Power-, Area-, and Compression-Efficient Eight-Point Approximate 2-D Discrete Tchebichef Transform Hardware Design Combining Truncation Pruning and Efficient Transposition Buffers

Abstract

Due to the intensive use of discrete transforms in image/video coding, the search for fast and power-efficient design approaches for their hardware implementation becomes essential. The Discrete Tchebichef Transform (DTT) represents a discrete class of the Chebyshev orthogonal polynomials, and it is an alternative for the Discrete Cosine Transform, commonly used in picture coding. The state-of-the-art approximate DTT matrix is composed of 0, 1, -1, 2, and -2 values. In this work, we propose a new approximation for the 8-point DTT, with a higher power- and compression-efficiency by exploring coefficient truncation, leading to the values 1/16, -1/16, 1/8, and -1/8. Considering operations with integers, the smaller magnitude of coefficients causes truncation in the internal transform calculations and leads to lower values for the non-diagonal residues, which reduces non-orthogonality.
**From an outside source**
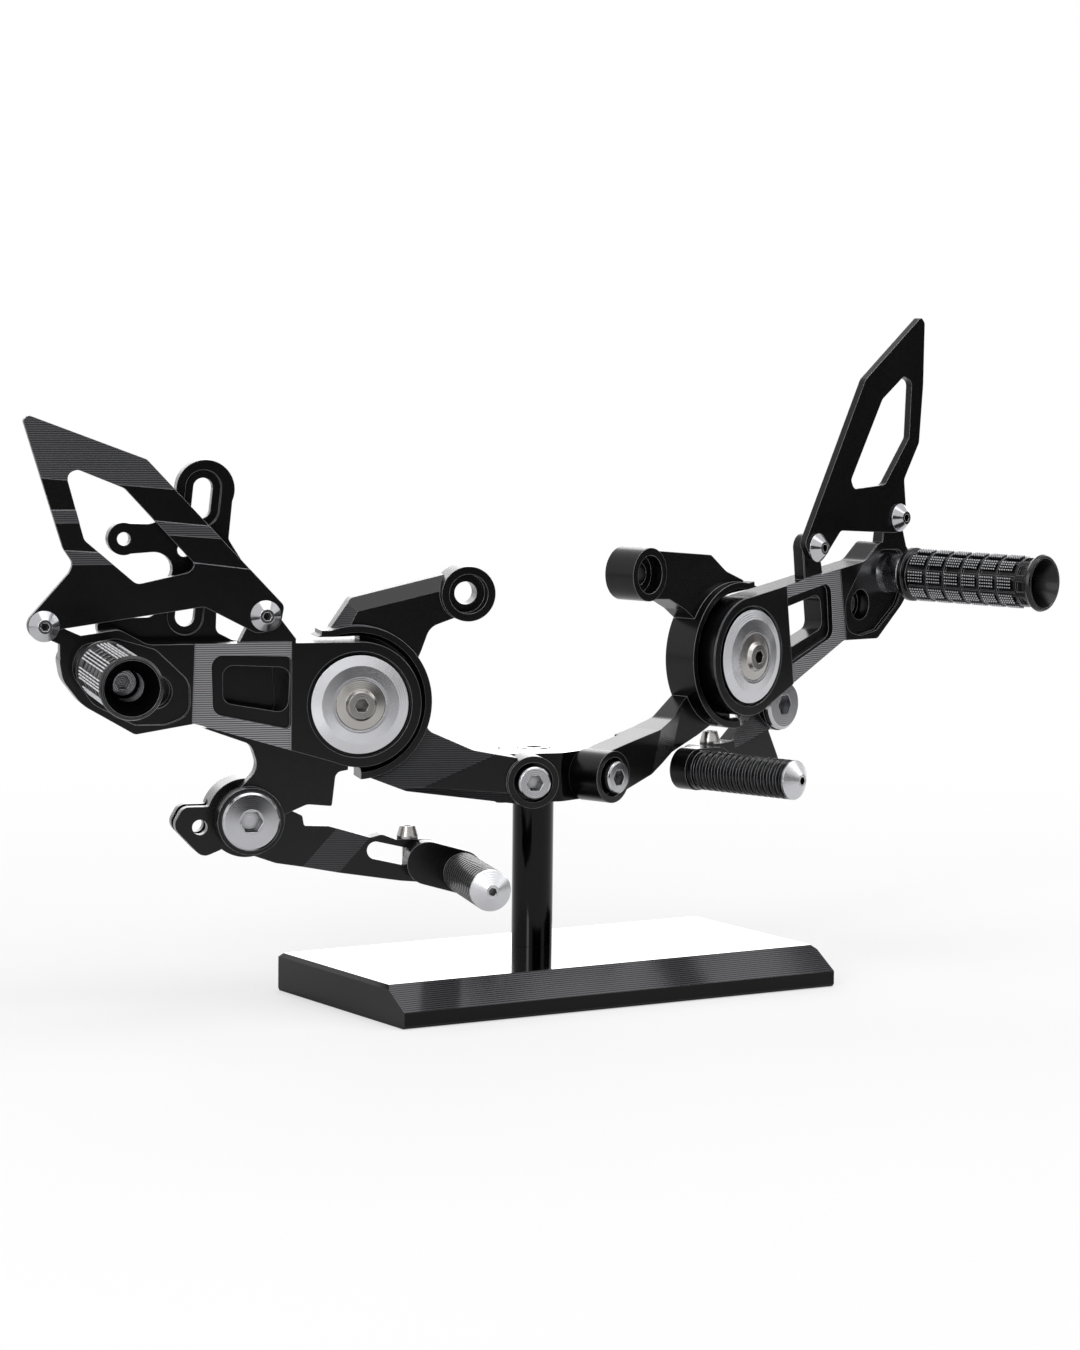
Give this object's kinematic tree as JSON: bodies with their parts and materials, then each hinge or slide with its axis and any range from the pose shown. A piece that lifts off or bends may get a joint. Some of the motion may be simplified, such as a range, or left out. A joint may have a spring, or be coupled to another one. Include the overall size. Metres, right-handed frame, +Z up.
{
  "type": "motorcycle rearset",
  "caption": "Adjustable rear-set footrests with brake and shift levers, heel guards, cover discs and ribbed footpegs, shown on a display stand.",
  "frame": {"origin": "centre of the base plate's underside", "axes": "+X to the shift side, +Y to the back of the stand, +Z up"},
  "size_m": [0.4469, 0.1106, 0.2662],
  "materials": {
    "anodised_black": "satin black anodised, milled",
    "stand_black": "glossy black anodised",
    "turned_aluminium": "fine turned, clear anodised",
    "screw_steel": "stainless steel, machined",
    "titanium": "bare titanium, turned",
    "collar_grey": "grey anodised, turned",
    "bronze": "sintered bronze"
  },
  "bodies": {
    "rearsets": {"base_plate": "stand_black", "stand_post": "stand_black", "post_screw": "screw_steel", "head_block": "stand_black", "head_screw": "screw_steel", "brake_frame_plate": "anodised_black", "brake_mount_screw": "screw_steel", "brake_peg_arm": "anodised_black", "brake_cover_disc": "turned_aluminium", "brake_centre_bolt": "titanium", "brake_heel_guard": "anodised_black", "brake_guard_screws": "screw_steel", "cylinder_bracket": "anodised_black", "bracket_screws": "screw_steel", "brake_peg_collar": "collar_grey", "brake_footpeg": "anodised_black", "brake_peg_bolt": "screw_steel", "brake_pivot_bolt": "screw_steel", "brake_pivot_nut": "screw_steel", "shift_frame_plate": "anodised_black", "shift_mount_screw": "screw_steel", "shift_peg_arm": "anodised_black", "shift_cover_disc": "turned_aluminium", "shift_centre_bolt": "titanium", "shift_heel_guard": "anodised_black", "shift_guard_screws": "screw_steel", "shift_carrier": "anodised_black", "carrier_screws": "screw_steel", "shift_peg_collar": "collar_grey", "shift_footpeg": "anodised_black", "shift_peg_bolt": "screw_steel", "shift_pivot_bolt": "screw_steel", "shift_pivot_nut": "screw_steel"},
    "brake_pedal": {"brake_lever": "anodised_black", "brake_lever_bushes": "bronze", "brake_toe_link": "anodised_black", "brake_link_screw": "screw_steel", "brake_toe_peg": "anodised_black", "brake_toe_cone": "turned_aluminium", "brake_lock_screw": "titanium"},
    "shift_pedal": {"shift_lever": "anodised_black", "shift_lever_bushes": "bronze", "shift_toe_link": "anodised_black", "shift_link_screw": "screw_steel", "shift_toe_peg": "anodised_black", "shift_toe_cone": "turned_aluminium", "shift_lock_screw": "titanium"}
  },
  "joints": [
    {"name": "brake_pivot", "type": "hinge", "parent": "rearsets", "child": "brake_pedal", "pos_m": [-0.12209, 0.03883, 0.0727], "axis": [-0.309, -0.9511, 0], "range_deg": [-14, 3]},
    {"name": "shift_pivot", "type": "hinge", "parent": "rearsets", "child": "shift_pedal", "pos_m": [0.12891, 0.03758, 0.1048], "axis": [0.309, -0.9511, 0], "range_deg": [-1.5, 12]}
  ]
}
The results show that the proposed 8-point pruned approximate DTT hardwired ASIC solutions increase the maximum frequency up to 64%, minimize the circuit area up to 43.6%, and saves up to 65.4% in power dissipation. The results of our DTT approximation proposal mapped for FPGA show an increase of up to 58.9% on maximum frequency, and savings of about 28.7% and 32.2% on slices and dynamic power, respectively, when compared with the literature. Our approximate DTT proposal also achieves higher compression ratio and less quality loss in the compressed image, when compared to state-of-the-art approximate DTT hardware designs.